Friday, September 29, 2017

September Poetry Challenge Winners - Horse Poems

Photo courtesy of Sherry Elmer. Used by permission.

There were a number of excellent horse poems submitted this month. Christine Swanberg judged the contest. There was a tie for third place:

Horse Sense

True to the path,
the horse bears the troubles
of an anxious boy on its back.
The horse gives reassurance
with its steady cadence of steps
along a grassy trail,
while the overhead sun
colors the sky gold.
A gentle wind tussles its mane
with slight tugs on its rein felt,
and the horse feels a tender bond
with the young rider on its back.
Mostly the horse feels
an easing of minds
found in an afternoon shared.

~ Mike Bayles

The judge said this is a “lovely portrait of horse and rider.” Tied with it is:

Ruffian and I

The Seventh of July in nineteen seventy-five
Two thoroughbreds thundering around the track
One a stallion, a Kentucky Derby winner
One a filly, but bigger than most of the boys
She was pulling away when her leg shattered
But she didn’t stop running
Even the next day, coming out of anesthesia
Laying on her side and strapped down
She started running again
Undoing the repairs done to her trashed bones
Still running until the drugs took hold
That ended her running forever.

The Fourth of July in two oh one five
Yes, just forty years later
And I can’t run either
A race cancelled, an ankle on ice
Yes, my spirit wants to keep running
But unlike the great filly, I can make myself stop.

~ Chris Loehmer Kincaid

Swanberg liked the “unflinching honesty regarding fate of Ruffian, boldly stated and compassionate.”

Second place goes to the following poem:

Portrait of Tennessee Walking Horse

I study your large head, your mane silvered
with age. In your warm brown eyes, time
dissolves as I reach back beyond the accident,

and you become breath of sun-scorched hay,
nuzzle against my arm, lick of tongue on my hand.
You lip apple wedges from my palm, and I listen
to the chew and crunch. I meet your steady gaze
on my face like a small thank you between us.

Standing before you in silence today,
the canter of hooves across the vast and varied terrain
fills my body with animal energy—
the power you hold within, the gentleness it belies.
Your coat carries the arc and blur of summer,
wafting scent of clover.
You return me to earthly abundance,
re-learning all that was lost in the fall.

~ Mary Jo Balistreri

“The accident which is alluded to makes the poem mysterious and powerful,” according to Christine Swanberg.

First place goes to “Matins.”

The pony and I know the wind
is coming. In the corral
on the bronze hill we do
our chores. While I rake and shovel
she follows, nudging the wheelbarrow,
ears flicking forward to listen
to the first killdeer on the lake.
I tell my husband this is my other life—
morning before the children
race for the bus, my little mare
touching my face with her soft muzzle
and frosted whiskers. When I'm gone the wind
will rush across the water and we will both be
leaning into it.

~ Lisa Zimmerman

Swanberg said, “I appreciate the elegant title, sculpted form (couplets followed by single line), and intimate narrative of this poem.”
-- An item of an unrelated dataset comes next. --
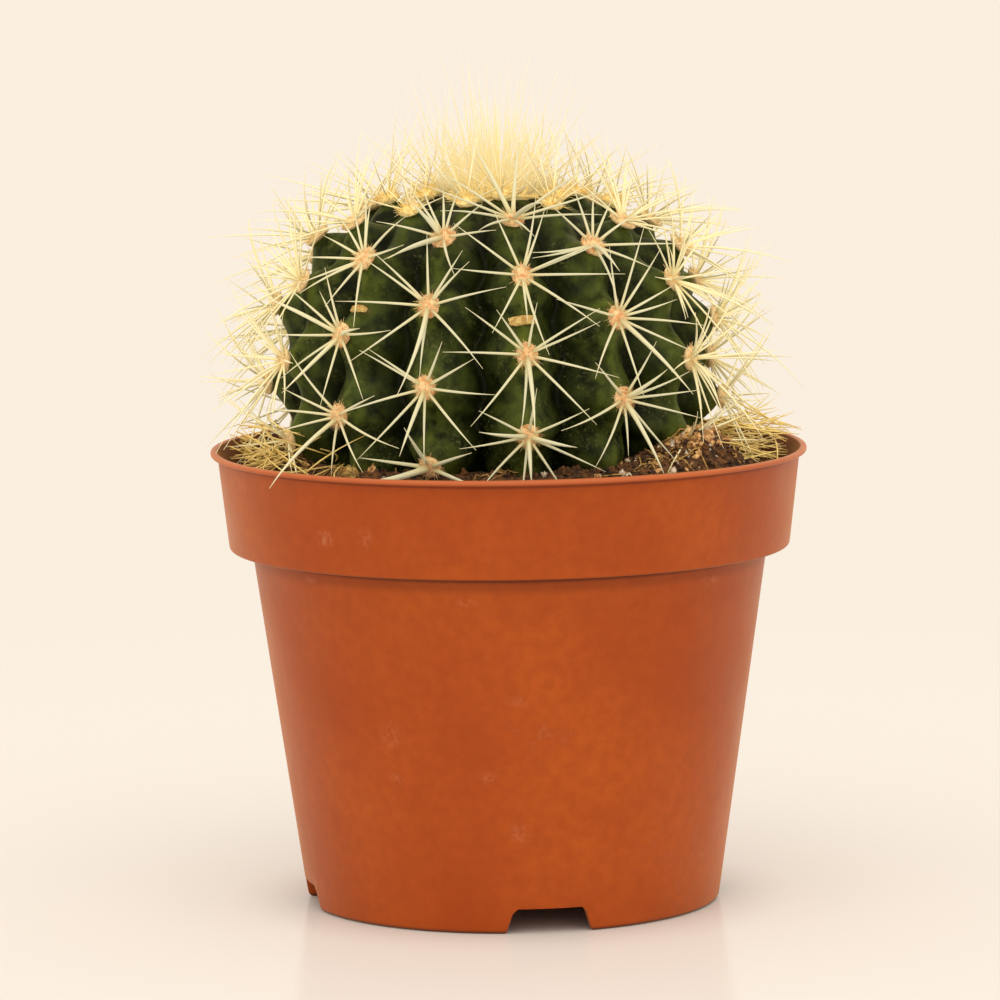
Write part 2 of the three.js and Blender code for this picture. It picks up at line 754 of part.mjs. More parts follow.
/** The felt on the growing point with its tuft, and the ring of young areoles round it. */
function makeCrown(plant, random) {
  const top = STEM.equator + STEM.crownRise;
  const solids = [];
  const dome = latheZ([
    [0, 0],
    [CROWN.padRadius * 0.95, 0],
    [CROWN.padRadius, 0.6],
    [CROWN.padRadius * 0.75, CROWN.padThickness * 0.75],
    [CROWN.padRadius * 0.35, CROWN.padThickness],
    [0, CROWN.padThickness],
  ], 15);
  dome.translate(0, 0, top + GAP);
  solids.push(solidFrom(dome));

  const root = new THREE.Vector3(0, 0, top + GAP);
  const golden = Math.PI * (3 - Math.sqrt(5));
  for (let i = 0; i < CROWN.tuft; i += 1) {
    const share = Math.sqrt((i + 0.5) / CROWN.tuft);
    const azimuth = i * golden;
    const foot = new THREE.Vector3(Math.cos(azimuth), Math.sin(azimuth), 0)
      .multiplyScalar(share * CROWN.padRadius * 0.75).add(root);
    foot.z += 0.6;
    const lean = spineDirection(THREE.MathUtils.radToDeg(azimuth) + 30 * (random() - 0.5), 88 - 26 * share);
    const tip = foot.clone().addScaledVector(lean, CROWN.tuftLength * (0.82 + 0.25 * random()));
    placed.needles.push({
      owner: 'crown',
      tipRadius: SPINE.tipRadius,
      start: foot.clone().applyMatrix4(plant.matrixWorld),
      end: tip.clone().applyMatrix4(plant.matrixWorld),
    });
    solids.push(needleSolid(foot, tip));
  }

  for (let rib = 0; rib < RIB.count; rib += 1) {
    const arc = areoleArc(rib, 0);
    const turned = new THREE.Group();
    turned.rotation.z = ribAzimuth(rib);
    const holder = new THREE.Group();
    placeOnCrest(holder, arc);
    turned.add(holder);
    plant.add(turned);
    plant.updateMatrixWorld(true);
    const inPlant = plant.matrixWorld.clone().invert().multiply(holder.matrixWorld);
    const cluster = clusterGeometry('crown', holder.matrixWorld, 1, variedStar(YOUNG_STAR, random));
    solids.push(solidFrom(cluster.applyMatrix4(inPlant)));
    solids.push(solidFrom(woolStrip(CROWN.padRadius - 3, arc).applyMatrix4(turned.matrix)));
    rememberPad('crown', holder.matrixWorld, 1);
    plant.remove(turned);
  }
  return piece('crown', geometryFrom(join(solids)), 0xf0d282, 0.7);
}

// ---------------------------------------------------------------- dry straws

// Bundles of fallen, dried spines lying on the soil, one at each side of the stem.
const STRAWS = [
  { name: 'dry_spines_left', azimuth: -78, radius: 51, length: 20, fan: 1.2, sink: 0.1, count: 5, seed: 5 },
  { name: 'dry_spines_right', azimuth: 84, radius: 50, length: 22, fan: 1.3, sink: 0.9, count: 5, seed: 9 },
];

/** A tangle of straws that all cross near its middle, lying just above the soil. */
function makeStraws(bundle) {
  const random = randomSource(bundle.seed);
  const azimuth = radians(bundle.azimuth);
  const middle = new THREE.Vector3(bundle.radius * Math.sin(azimuth), -bundle.radius * Math.cos(azimuth), 0);
  const straws = [];
  let top = 0;
  for (let i = 0; i < bundle.count; i += 1) {
    const turn = azimuth + Math.PI / 2 + bundle.fan * (i / (bundle.count - 1) - 0.5);
    const slope = 0.1 * (random() - 0.5);
    const along = new THREE.Vector3(Math.sin(turn), -Math.cos(turn), slope);
    const reach = (bundle.length / 2) * (0.8 + 0.25 * random());
    const shift = 0.2 * bundle.length * (random() - 0.5);
    const start = along.clone().multiplyScalar(shift - reach).add(middle);
    const end = along.clone().multiplyScalar(shift + reach).add(middle);
    for (const share of [0, 0.25, 0.5, 0.75, 1]) {
      const point = start.clone().lerp(end, share);
      top = Math.max(top, soilHeight(point.x, point.y) - point.z);
    }
    straws.push({ owner: bundle.name, tipRadius: SPINE.radius, start, end });
  }
  const solids = [];
  for (const straw of straws) {
    straw.start.z += top + GAP + SPINE.radius + 0.25 - bundle.sink;
    straw.end.z += top + GAP + SPINE.radius + 0.25 - bundle.sink;
    placed.needles.push(straw);
    const along = straw.end.clone().sub(straw.start);
    const stick = new THREE.CylinderGeometry(SPINE.radius * 0.7, SPINE.radius, along.length(), 4);
    stick.translate(0, along.length() / 2, 0);
    const turn = new THREE.Quaternion().setFromUnitVectors(new THREE.Vector3(0, 1, 0), along.normalize());
    solids.push(solidFrom(stick.applyQuaternion(turn).translate(straw.start.x, straw.start.y, straw.start.z)));
  }
  return piece(bundle.name, geometryFrom(join(solids)), 0xc7a75c, 0.8);
}

// ---------------------------------------------------------------- assembly

const cactus = new THREE.Group();
const plant = new THREE.Group();
plant.position.x = STEM.centreX;
cactus.add(plant);
cactus.updateMatrixWorld(true);

const stemRoom = solidFrom(stemGeometry(2 * GAP)).translate([STEM.centreX, 0, 0]);
cactus.add(makePot(), makeSoil(stemRoom));
plant.add(piece('stem', geometryFrom(solidFrom(stemGeometry(0))), 0x2c3d24, 0.5));

for (const bundle of STRAWS) {
  cactus.add(makeStraws(bundle));
}

/** Whether the soil reaches an areole's cushion. */
function isBuried(mesh) {
  mesh.updateWorldMatrix(true, false);
  const centre = new THREE.Vector3().setFromMatrixPosition(mesh.matrixWorld);
  return soilHeight(centre.x, centre.y) > centre.z - AREOLE.height / 2 - 0.6;
}

const random = randomSource(41);
const areoles = [];
for (let rib = 0; rib < RIB.count; rib += 1) {
  const turned = new THREE.Group();
  turned.rotation.z = ribAzimuth(rib);
  plant.add(turned);
  for (let row = 1; row <= AREOLE.rows; row += 1) {
    const arc = areoleArc(rib, row);
    if (arc > AREOLE.lowestArc) {
      continue;
    }
    const label = String(rib + 1).padStart(2, '0');
    const mesh = piece(`areole_${label}_${row}`, undefined, 0xe8d9a4, 0.6);
    placeOnCrest(mesh, arc);
    turned.add(mesh);
    if (isBuried(mesh)) {
      turned.remove(mesh);
      continue;
    }
    const size = row === 1 ? 1 : 0.88;
    areoles.push({ mesh, row, size });
  }
}
cactus.updateMatrixWorld(true);
for (const { mesh, size } of areoles) {
  rememberPad(mesh.name, mesh.matrixWorld, size);
}
plant.add(makeCrown(plant, random));
areoles.sort((a, b) => a.row - b.row);
for (const { mesh, size } of areoles) {
  const seen = FRONT_STARS[mesh.name];
  const star = seen ? frontStar(mesh.matrixWorld, seen) : variedStar(STAR, random);
  const cluster = clusterGeometry(mesh.name, mesh.matrixWorld, size, star);
  mesh.geometry = geometryFrom(solidFrom(cluster));
}

export default cactus;
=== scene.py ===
"""A potted round cactus: the visible model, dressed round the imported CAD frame.

Lengths inside the classes are millimetres, as on a drawing, and every mesh is
scaled to metres as it is built. The front of the plant faces -Y and +Z is up.
"""

import logging
import math
from dataclasses import dataclass, field, replace
from enum import Enum, IntEnum
from typing import Sequence

import bpy
import numpy as np
from mathutils import Matrix, Vector, noise


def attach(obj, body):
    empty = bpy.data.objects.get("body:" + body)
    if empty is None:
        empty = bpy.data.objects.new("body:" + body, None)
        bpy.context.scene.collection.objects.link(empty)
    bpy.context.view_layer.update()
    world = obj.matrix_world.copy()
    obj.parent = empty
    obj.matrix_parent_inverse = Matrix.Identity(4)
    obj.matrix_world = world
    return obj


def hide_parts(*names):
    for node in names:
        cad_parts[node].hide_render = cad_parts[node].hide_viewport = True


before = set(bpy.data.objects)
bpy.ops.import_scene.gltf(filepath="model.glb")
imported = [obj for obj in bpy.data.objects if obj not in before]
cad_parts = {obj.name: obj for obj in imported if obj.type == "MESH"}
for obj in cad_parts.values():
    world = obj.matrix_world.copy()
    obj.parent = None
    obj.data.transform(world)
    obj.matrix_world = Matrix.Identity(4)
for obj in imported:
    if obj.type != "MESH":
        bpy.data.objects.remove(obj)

MM = 0.001
BODY = "root"
LOG = logging.getLogger("potted_cactus")
Rgb = tuple[float, float, float]
Array = np.ndarray
Rng = np.random.Generator
Faces = list[Sequence[int]]
Material = bpy.types.Material
Piece = bpy.types.Object
Socket = bpy.types.NodeSocket


def srgb(red: int, green: int, blue: int) -> Rgb:
    """The linear values of a display colour whose parts go from 0 to 255."""
    shares = [level / 255 for level in (red, green, blue)]
    return tuple(s / 12.92 if s <= 0.04045 else ((s + 0.055) / 1.055) ** 2.4 for s in shares)


def smoothstep(value: Array | float, low: float, high: float) -> Array:
    """Eases from 0 where the value is low to 1 where it is high."""
    share = np.clip((np.asarray(value, float) - low) / (high - low), 0, 1)
    return share * share * (3 - 2 * share)


def field_noise(points: Array, size: float, seed: float = 0.0) -> Array:
    """Smooth noise from about -1 to 1 at each point, its lumps of a size in the points' own unit."""
    return np.array([noise.noise(Vector(point)) for point in points / size + seed])


def unit(way: Array) -> Array:
    """A direction scaled to length 1."""
    return way / np.linalg.norm(way)


def around(r: Array | float, azimuth: Array, z: Array | float) -> Array:
    """Points at azimuths from the front towards +X, at radii r and heights z."""
    return np.stack(np.broadcast_arrays(r * np.sin(azimuth), -r * np.cos(azimuth), z), -1)


def transform(matrix: Matrix, points: Array) -> Array:
    """Moves points, one row each, by a matrix."""
    whole = np.array(matrix)
    return points @ whole[:3, :3].T + whole[:3, 3]


# ------------------------------------------------------------------ mesh making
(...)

Congratulations to these four poet for their fine work. Each poet retains ownership of his or her own poem. Please do not copy the poems without permission.


Mary Jo Balistreri has two books of poetry published by Bellowing Ark Press, a chapbook and a mini chapbook of haiku in the Infinites Series by Tiger’s Eye Press. Her new book, Still, will be published in September of 2018 by Future Cycle Press. You are invited to visit her at  
Mike Bayles is the author of Breakfast at the Good Hope Home (918 Studio Press), a literary collage, that tells a story about a son visiting his Alzheimer’s father in the nursing home. His visits with relatives and friends on farms has given him an appreciation between humans and animals.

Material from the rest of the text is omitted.